WHAT THE TASK ASKS:
Return only the lines from the top of the material through the line marked by "CELLS_ALONG = 36", unaltered.

RAW DATA:
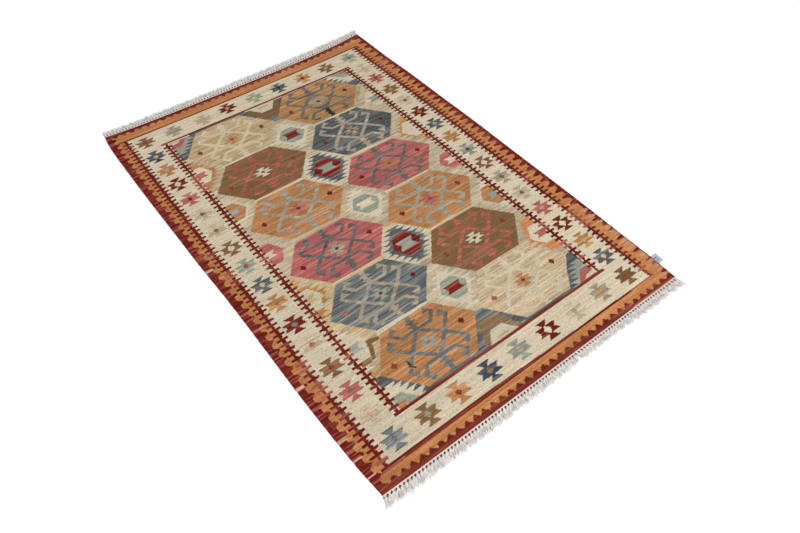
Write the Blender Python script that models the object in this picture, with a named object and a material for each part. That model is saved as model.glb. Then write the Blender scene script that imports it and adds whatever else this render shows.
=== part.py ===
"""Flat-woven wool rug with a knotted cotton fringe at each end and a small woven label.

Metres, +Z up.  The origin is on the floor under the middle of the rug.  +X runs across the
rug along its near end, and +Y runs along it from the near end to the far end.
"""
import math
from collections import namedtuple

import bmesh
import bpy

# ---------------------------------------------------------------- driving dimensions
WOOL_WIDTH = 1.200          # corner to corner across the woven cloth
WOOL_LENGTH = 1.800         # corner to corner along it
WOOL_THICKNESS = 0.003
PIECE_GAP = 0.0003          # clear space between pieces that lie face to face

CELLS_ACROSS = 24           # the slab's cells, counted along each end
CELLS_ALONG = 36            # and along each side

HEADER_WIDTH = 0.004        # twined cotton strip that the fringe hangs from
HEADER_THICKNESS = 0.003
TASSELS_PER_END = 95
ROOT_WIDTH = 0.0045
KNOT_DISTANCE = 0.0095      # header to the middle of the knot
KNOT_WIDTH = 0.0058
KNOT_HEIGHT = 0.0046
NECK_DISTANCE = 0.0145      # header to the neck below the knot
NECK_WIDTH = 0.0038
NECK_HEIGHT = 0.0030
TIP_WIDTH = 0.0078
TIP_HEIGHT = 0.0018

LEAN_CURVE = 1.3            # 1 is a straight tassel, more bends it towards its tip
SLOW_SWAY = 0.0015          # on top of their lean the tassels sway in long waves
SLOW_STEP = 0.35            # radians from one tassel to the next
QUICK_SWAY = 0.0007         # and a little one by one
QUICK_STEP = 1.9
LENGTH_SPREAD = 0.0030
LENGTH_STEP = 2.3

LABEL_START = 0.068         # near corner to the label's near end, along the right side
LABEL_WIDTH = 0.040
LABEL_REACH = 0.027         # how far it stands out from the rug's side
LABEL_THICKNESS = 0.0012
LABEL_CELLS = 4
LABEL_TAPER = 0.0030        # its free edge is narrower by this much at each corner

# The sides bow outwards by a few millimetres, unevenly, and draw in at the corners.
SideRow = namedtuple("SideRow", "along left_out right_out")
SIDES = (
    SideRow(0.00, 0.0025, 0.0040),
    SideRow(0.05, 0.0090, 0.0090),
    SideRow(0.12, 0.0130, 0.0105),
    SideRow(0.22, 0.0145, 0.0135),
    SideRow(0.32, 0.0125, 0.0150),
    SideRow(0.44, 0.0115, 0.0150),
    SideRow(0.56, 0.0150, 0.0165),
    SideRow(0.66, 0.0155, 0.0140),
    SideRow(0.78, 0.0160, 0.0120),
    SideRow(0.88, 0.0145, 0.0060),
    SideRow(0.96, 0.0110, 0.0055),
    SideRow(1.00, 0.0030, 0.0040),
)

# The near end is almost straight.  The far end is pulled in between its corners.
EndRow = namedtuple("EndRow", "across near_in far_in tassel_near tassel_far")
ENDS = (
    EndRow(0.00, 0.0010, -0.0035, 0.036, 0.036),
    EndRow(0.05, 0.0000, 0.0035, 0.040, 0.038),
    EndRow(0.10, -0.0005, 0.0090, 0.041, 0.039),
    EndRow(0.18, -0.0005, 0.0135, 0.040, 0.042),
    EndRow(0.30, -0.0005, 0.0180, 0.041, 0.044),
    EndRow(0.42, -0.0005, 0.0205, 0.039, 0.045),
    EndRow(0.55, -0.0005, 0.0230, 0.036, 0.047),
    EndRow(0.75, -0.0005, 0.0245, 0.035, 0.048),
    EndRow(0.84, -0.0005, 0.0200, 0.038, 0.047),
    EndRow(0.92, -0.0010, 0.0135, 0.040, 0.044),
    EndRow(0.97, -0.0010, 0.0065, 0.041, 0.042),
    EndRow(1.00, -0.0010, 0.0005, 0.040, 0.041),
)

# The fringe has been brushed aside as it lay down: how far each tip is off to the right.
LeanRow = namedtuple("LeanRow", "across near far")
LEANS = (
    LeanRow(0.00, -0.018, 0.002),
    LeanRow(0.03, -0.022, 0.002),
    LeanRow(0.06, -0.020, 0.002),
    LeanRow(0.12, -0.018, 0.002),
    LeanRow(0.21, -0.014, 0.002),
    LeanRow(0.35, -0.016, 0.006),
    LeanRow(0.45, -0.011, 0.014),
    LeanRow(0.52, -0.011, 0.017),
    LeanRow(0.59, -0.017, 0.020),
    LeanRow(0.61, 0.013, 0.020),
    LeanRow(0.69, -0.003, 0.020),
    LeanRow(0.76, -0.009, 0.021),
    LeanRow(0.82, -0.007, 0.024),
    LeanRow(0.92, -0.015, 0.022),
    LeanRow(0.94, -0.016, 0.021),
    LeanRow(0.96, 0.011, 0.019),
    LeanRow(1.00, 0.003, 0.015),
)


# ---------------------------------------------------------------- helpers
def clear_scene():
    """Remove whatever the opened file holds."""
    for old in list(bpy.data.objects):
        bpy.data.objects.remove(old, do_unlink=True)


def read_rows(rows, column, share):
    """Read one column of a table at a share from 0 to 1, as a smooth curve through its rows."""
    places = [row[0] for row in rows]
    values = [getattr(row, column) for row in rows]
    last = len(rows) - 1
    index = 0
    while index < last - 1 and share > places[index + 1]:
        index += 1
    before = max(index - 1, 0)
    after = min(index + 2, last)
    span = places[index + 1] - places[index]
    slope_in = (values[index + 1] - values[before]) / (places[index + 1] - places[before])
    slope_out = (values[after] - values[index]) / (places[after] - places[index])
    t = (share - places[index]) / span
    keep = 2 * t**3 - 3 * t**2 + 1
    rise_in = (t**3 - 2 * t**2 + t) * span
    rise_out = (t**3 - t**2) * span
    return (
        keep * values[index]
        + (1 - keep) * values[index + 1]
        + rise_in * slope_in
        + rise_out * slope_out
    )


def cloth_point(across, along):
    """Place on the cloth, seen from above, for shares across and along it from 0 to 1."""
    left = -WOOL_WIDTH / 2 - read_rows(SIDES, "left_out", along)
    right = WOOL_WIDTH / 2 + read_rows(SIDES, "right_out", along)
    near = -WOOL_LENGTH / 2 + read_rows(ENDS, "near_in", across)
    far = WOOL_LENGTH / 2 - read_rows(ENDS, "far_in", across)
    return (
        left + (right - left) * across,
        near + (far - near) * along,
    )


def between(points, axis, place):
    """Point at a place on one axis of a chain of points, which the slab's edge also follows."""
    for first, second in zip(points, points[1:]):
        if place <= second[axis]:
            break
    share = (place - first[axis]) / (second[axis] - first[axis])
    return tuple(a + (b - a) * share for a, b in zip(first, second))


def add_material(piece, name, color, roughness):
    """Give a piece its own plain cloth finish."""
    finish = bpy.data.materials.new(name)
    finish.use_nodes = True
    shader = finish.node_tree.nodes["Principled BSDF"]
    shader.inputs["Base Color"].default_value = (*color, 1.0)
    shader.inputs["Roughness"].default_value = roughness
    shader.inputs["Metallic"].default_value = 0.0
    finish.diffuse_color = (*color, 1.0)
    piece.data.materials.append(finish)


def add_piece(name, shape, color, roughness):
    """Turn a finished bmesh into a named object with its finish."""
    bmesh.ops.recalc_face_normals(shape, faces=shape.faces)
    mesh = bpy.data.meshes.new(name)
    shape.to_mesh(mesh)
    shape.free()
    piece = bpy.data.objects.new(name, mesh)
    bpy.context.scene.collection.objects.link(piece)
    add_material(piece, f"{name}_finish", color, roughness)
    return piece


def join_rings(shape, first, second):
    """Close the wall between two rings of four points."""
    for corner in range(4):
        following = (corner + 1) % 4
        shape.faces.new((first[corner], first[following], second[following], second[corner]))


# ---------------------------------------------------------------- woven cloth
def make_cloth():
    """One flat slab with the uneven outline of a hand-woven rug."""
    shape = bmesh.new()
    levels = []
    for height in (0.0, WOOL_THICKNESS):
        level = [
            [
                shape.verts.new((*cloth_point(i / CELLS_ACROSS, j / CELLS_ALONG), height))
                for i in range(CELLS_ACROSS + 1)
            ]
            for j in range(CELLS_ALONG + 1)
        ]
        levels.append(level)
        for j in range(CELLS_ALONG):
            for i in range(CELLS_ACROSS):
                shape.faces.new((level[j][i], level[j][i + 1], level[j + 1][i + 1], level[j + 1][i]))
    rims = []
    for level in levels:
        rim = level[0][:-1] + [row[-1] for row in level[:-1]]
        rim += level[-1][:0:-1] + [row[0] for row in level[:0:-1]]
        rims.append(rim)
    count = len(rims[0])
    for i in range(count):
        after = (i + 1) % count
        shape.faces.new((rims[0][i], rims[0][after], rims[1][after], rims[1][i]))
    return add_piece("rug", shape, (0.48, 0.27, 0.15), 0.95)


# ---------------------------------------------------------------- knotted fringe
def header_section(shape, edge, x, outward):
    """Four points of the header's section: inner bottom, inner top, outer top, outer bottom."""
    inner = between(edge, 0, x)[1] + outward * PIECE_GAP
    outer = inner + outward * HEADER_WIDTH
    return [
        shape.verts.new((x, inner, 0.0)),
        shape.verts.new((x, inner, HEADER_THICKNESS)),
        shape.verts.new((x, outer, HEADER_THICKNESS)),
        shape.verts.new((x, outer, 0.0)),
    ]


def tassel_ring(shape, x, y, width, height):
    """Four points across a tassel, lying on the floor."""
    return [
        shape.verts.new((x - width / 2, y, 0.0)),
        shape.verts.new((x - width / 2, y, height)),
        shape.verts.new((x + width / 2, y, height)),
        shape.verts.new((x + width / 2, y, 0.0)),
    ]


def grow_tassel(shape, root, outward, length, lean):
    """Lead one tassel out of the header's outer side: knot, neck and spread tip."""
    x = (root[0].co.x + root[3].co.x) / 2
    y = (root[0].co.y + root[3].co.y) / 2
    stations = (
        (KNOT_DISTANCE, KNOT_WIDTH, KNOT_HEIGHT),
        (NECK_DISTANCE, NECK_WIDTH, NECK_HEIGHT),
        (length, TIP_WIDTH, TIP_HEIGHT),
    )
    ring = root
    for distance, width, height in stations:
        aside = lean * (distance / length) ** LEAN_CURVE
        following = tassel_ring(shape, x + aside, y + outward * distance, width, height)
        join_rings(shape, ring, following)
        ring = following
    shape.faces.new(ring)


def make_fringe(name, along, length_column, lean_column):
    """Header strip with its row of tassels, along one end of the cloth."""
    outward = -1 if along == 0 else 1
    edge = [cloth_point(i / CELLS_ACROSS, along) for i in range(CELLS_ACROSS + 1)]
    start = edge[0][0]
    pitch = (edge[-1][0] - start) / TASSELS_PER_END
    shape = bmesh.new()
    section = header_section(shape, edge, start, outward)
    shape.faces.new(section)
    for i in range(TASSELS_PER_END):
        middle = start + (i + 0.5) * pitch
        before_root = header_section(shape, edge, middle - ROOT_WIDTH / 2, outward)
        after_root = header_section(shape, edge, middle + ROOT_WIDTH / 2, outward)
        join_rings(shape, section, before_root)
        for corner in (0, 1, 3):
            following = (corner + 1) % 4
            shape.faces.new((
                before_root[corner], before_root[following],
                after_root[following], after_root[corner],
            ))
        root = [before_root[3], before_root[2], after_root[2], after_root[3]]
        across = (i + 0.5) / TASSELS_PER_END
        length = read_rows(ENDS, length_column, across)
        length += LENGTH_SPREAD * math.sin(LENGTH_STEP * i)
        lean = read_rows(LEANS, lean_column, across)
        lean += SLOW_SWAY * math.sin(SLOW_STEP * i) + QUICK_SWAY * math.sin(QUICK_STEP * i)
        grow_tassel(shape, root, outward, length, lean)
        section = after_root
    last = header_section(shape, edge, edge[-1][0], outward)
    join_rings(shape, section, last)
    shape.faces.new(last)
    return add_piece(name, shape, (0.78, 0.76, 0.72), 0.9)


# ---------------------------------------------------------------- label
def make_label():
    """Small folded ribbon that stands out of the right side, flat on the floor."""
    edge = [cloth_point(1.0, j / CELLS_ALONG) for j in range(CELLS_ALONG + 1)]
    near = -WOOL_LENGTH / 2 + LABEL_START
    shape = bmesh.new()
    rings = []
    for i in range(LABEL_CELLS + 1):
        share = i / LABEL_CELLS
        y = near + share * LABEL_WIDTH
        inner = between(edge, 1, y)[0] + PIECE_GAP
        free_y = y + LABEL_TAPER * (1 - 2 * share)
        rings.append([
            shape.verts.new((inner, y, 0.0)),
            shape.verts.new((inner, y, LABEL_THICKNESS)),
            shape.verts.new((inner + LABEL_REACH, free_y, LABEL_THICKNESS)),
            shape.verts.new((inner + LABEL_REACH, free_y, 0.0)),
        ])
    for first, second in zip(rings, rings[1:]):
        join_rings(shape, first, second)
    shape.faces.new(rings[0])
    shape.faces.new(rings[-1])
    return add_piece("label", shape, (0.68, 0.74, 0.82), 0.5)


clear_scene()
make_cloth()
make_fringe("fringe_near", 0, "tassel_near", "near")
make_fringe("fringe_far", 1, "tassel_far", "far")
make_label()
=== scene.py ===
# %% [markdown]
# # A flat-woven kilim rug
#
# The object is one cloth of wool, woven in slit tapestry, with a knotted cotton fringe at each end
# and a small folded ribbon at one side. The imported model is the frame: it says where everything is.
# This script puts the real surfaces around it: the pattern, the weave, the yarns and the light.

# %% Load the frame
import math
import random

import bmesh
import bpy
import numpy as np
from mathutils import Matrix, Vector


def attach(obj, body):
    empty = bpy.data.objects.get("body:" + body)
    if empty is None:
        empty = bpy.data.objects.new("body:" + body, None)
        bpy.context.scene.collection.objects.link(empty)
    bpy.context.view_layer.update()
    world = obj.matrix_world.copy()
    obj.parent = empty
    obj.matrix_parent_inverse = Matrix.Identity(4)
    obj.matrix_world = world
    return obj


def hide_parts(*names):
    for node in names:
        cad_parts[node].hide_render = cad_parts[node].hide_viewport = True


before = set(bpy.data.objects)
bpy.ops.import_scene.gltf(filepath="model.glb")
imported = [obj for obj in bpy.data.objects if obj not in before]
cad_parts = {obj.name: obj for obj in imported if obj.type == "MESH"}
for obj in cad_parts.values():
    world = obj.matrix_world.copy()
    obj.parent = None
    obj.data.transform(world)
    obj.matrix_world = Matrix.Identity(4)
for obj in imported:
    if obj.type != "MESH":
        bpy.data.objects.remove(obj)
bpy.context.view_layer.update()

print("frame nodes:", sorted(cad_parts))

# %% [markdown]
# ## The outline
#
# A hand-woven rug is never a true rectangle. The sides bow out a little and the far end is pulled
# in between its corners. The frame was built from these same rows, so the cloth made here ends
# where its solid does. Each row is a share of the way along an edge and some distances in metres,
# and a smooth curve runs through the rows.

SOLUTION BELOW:
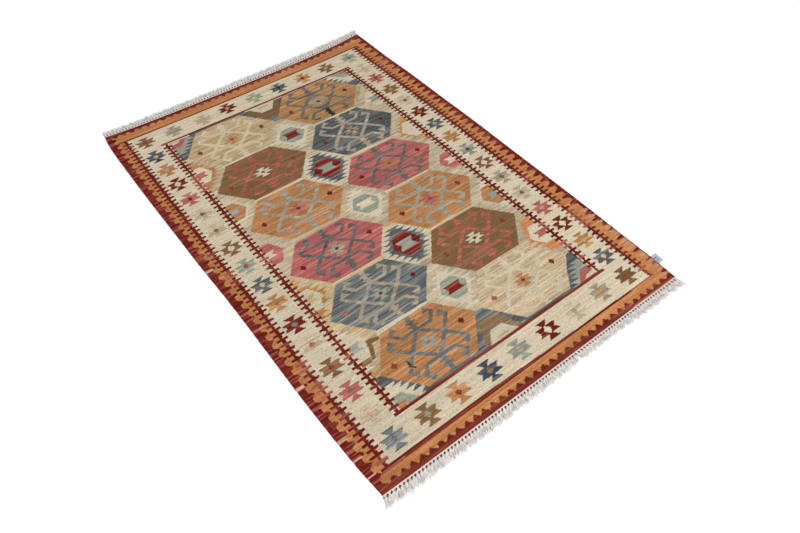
Write the Blender Python script that models the object in this picture, with a named object and a material for each part. That model is saved as model.glb. Then write the Blender scene script that imports it and adds whatever else this render shows.
=== part.py ===
"""Flat-woven wool rug with a knotted cotton fringe at each end and a small woven label.

Metres, +Z up.  The origin is on the floor under the middle of the rug.  +X runs across the
rug along its near end, and +Y runs along it from the near end to the far end.
"""
import math
from collections import namedtuple

import bmesh
import bpy

# ---------------------------------------------------------------- driving dimensions
WOOL_WIDTH = 1.200          # corner to corner across the woven cloth
WOOL_LENGTH = 1.800         # corner to corner along it
WOOL_THICKNESS = 0.003
PIECE_GAP = 0.0003          # clear space between pieces that lie face to face

CELLS_ACROSS = 24           # the slab's cells, counted along each end
CELLS_ALONG = 36            # and along each side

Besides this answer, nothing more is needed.